Wild salmon, mackerel and sardines can all help prevent cortisol from rising, notes Dr. Doni. The omega-3s in these fish are the key to that inhibition, studies have found.
Cortisol is not all bad — it’s most basic use is to help your body react to stress. It’s when the cortisol is present in the long term that it’s an issue, so the antioxidants and vitamin C in berries like strawberries, blueberries and cranberries can help ensure the hormone level is maintained properly.
Spinach, kale, chard and more contain magnesium, which helps muscles relax, and calcium, which is calming, says Dr. Doni.
Dark-chocolate specific antioxidants, or flavonoids, have been shown to actually reduce cortisol specifically, so keep some high-quality chocolate on hand when you know it’ll be a tough day.
High-fibre carbs like oatmeal and quinoa not only keep you full for longer, but can also increases serotonin for longer periods of time than refined carbs, says Dr. Doni.
Drinking tea can decrease cortisol, increase endorphins and oxytocin, relax muscles, and improve your mood, says Dr. Doni.
Including protein with every meal — which you should be eating every 3 to 4 hours — can help balance your hormone levels and keep cortisol from spiking and making you more stressed.

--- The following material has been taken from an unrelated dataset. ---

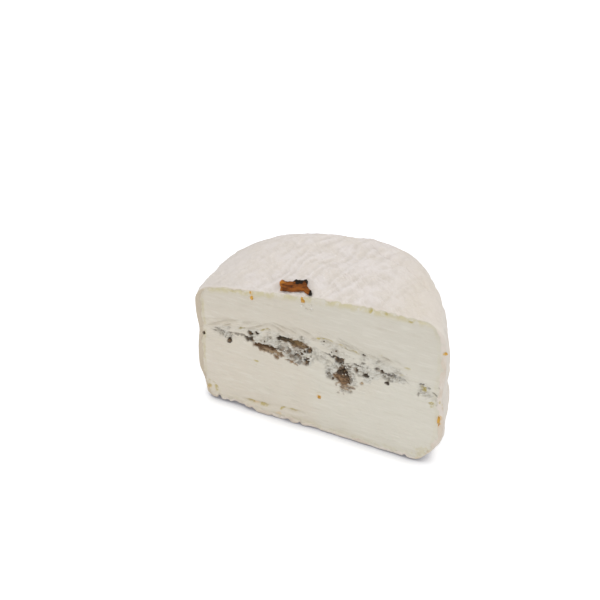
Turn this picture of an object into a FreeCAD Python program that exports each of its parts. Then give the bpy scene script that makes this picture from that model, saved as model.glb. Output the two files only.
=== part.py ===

Salt is one of the no-no foods when it comes to feeling stressed — which is exactly why you want that bag of chips so badly. Salt can trigger more cortisol and a boost of serotonin, but then drop off, leaving you feeling worse than you did before.
The same goes for sugar, which has an immediate impact on blood sugar levels and can cause quick spikes and drops.
If you’re stressed about getting things done, one of your first inclinations is to drink coffee or soft drinks to stay awake and finish. But don’t do it first thing in the morning. Since cortisol is released first thing in the morning and is its own “upper” of a sort, studies found it’s best to wait until approximately 9:30 a.m. for your coffee — and try to stick to just one.
Like caffeine, alcohol is another beverage we turn to when stressed, to just take a bit of the edge off. The problem is that alcohol also increases cortisol levels, leaving us just as stressed as we were before.